Every commit is marked by its checksum. That grants immutability of committed files and it’s impossible to make any undetected and undocumented change. You can’t fetch corrupted file or lose information without Git knowing it.
Files in git repository can be in three states: committed, staged and modified. Committed file is stored in local database that keep record of all changes. Modified file is changed, but changes aren’t stored in local database. Staged file is changed and is marked for adding to local database.
.git directory holds meta-data about repository and object database of project data. When we clone git repository this is the folder that is cloned. Working directory holds current checkout of some version of project. Sample workflow of working with git is as follows:
- We modify files in working directory
- We mark modified files for commit, which moves them to staging area(git add)
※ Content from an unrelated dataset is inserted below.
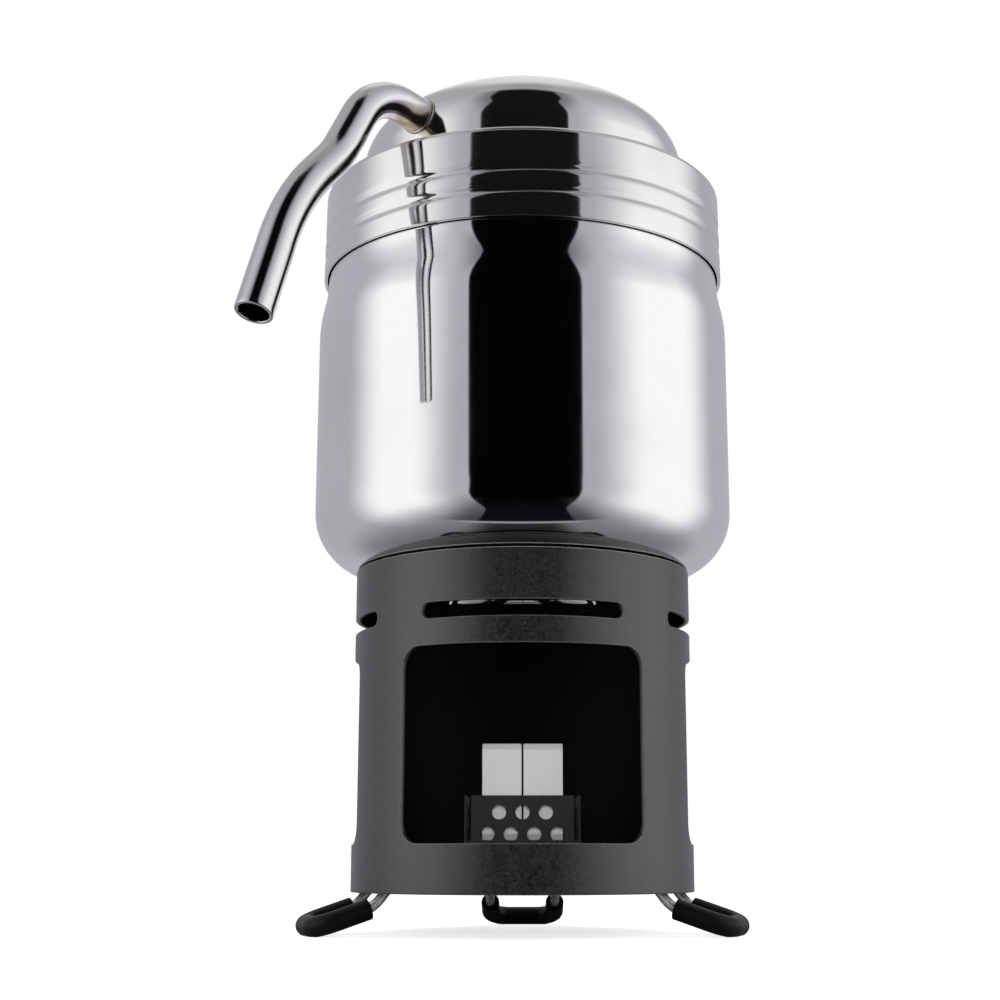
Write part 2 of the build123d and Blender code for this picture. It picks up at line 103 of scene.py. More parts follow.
@dataclass(frozen=True)
class Route:
    """A line through space with its directions and the length run so far."""

    points: np.ndarray
    tangents: np.ndarray
    lengths: np.ndarray

    @property
    def length(self) -> float:
        """The whole length."""
        return float(self.lengths[-1])

    def at(self, stations: np.ndarray) -> tuple[np.ndarray, np.ndarray]:
        """Points and unit directions at given lengths along the route.

        Args:
            stations: lengths from the start; past either end the route goes on straight.

        Returns:
            The points and the unit tangents, one row each.
        """
        columns = [np.interp(stations, self.lengths, self.points[:, k]) for k in range(3)]
        turned = [np.interp(stations, self.lengths, self.tangents[:, k]) for k in range(3)]
        tangents = np.stack(turned, 1)
        tangents /= np.linalg.norm(tangents, axis=1)[:, None]
        past = np.maximum(stations - self.length, 0) + np.minimum(stations, 0)
        return np.stack(columns, 1) + past[:, None] * tangents, tangents

    def stations(self, longest: float) -> np.ndarray:
        """The route's own stations, with more between them so that no step is longer than asked.

        Args:
            longest: the longest step.

        Returns:
            Rising lengths from 0 to the route's length.
        """
        even = np.linspace(0, self.length, max(2, int(math.ceil(self.length / longest)) + 1))
        return np.unique(np.round(np.concatenate([self.lengths, even]), 6))


def rounded_route(corners: np.ndarray, bends: list[float], step: float = 4.0) -> Route:
    """A polyline whose corners are arcs.

    At a corner with unit directions a before and b after it, and turn t between them, the arc of radius r starts
    r tan(t/2) before the corner; its points are start + r (sin(s) a + (1 - cos(s)) c), with c the unit part of b
    across a, for s from 0 to t.

    Args:
        corners: the polyline's points, one row each.
        bends: the arc's radius at each inner corner.
        step: the largest turn between two stations, in degrees.

    Returns:
        The route.
    """
    corners = np.asarray(corners, float)
    runs = np.diff(corners, axis=0)
    directions = runs / np.linalg.norm(runs, axis=1)[:, None]
    points, tangents = [corners[:1]], [directions[:1]]
    for corner, before, after, radius in zip(corners[1:-1], directions[:-1], directions[1:], bends):
        turn = math.acos(float(np.clip(before @ after, -1, 1)))
        across = after - (after @ before) * before
        size = np.linalg.norm(across)
        if radius <= 0 or size < 1e-9:
            points.append(np.array([corner, corner]))
            tangents.append(np.array([before, after]))
            continue
        across = across / size
        sweep = np.linspace(0, turn, max(2, int(math.ceil(math.degrees(turn) / step)) + 1))[:, None]
        start = corner - radius * math.tan(turn / 2) * before
        points.append(start + radius * (np.sin(sweep) * before + (1 - np.cos(sweep)) * across))
        tangents.append(np.cos(sweep) * before + np.sin(sweep) * across)
    points.append(corners[-1:])
    tangents.append(directions[-1:])
    place, heading = np.concatenate(points), np.concatenate(tangents)
    gaps = np.linalg.norm(np.diff(place, axis=0), axis=1)
    kept = np.concatenate([[True], gaps > 1e-7])
    place, heading = place[kept], heading[kept]
    lengths = np.concatenate([[0], np.cumsum(np.linalg.norm(np.diff(place, axis=0), axis=1))])
    return Route(place, heading, lengths)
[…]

- We commit changes which takes files from staging area and saves snapshot in database.
Basic operations
Although there are many GUI tools to work with git sooner or later you will come to environment where you are destined to use command-line git. Most of the tools don’t even support all commands that git is capable of. But fear not! Even if you aren’t comfortable using command line you can work with git using less than 10 command and knowing approximately twenty commands will make you git master.
Command | Description |
---|---|
git init |
Initializes empty repository in current directory |
git clone repo_url |
Clones remote repository into current directory |
git add file_name |
Adds file to staging area |
git commit -m "Commit message" |
Save files from staging area to local database |
git fetch |
Download objects and refs from repository |
git pull |
Fetch and ingrate with local branch or another repository |
git branch branch_name |
Create new branch |
git checkout branch_name |
Switch to another branch |
git diff |
Called without arguments shows changes in working directory(without staged files) |
git log |
Shows log of all commits on current branch |
git status |
Shows status of working directory, current branch, are we behind or ahead of remote branct etc. |
git remote add origin remote_url |
Sets the address of remote repository |
git stash [save|apply|pop] |
Saves or applies staged files to/from stash stack |
git merge branch_name |
Applies changes(commits) from branch_name to current branch |
This may seem overwhelming at first, but you will do most of git work just with commands from this list(remember 80:20 rule?). If you forget what some command does you can always type git help command_name and get detailed man page about that command.
Summary
- Version control is important tool in software development that allows you to track, revise and backup all changes that you do on your codebase
- There are few types of of version control – Local VCS, Centralized VCS and Distributed VCS
- Distributed VCS are the youngest one that get most popularity when Git was created, back in 2005
- Key concept: everyone has exact copy of remote repository which enables them to work offline and provides excellent backup technique if central repository fails
- Git has three file states: modified, staged, commited
- You can do most of the work with git using just about 15 commands
This post is more theoretical but I think that is very important to grasp the basic concepts before you start using git. I saw lot of my colleagues struggling with using git just because they don’t understand the key concepts. In the next article I will write about online git repositories and tools and also what is a git workflow and how to be most efficient. It’s important that you get confident with version control before you actually start coding. On most projects you will collaborate with others so knowing git(or any other VCS, but git is most widely used) is cornerstone of efficient workflow.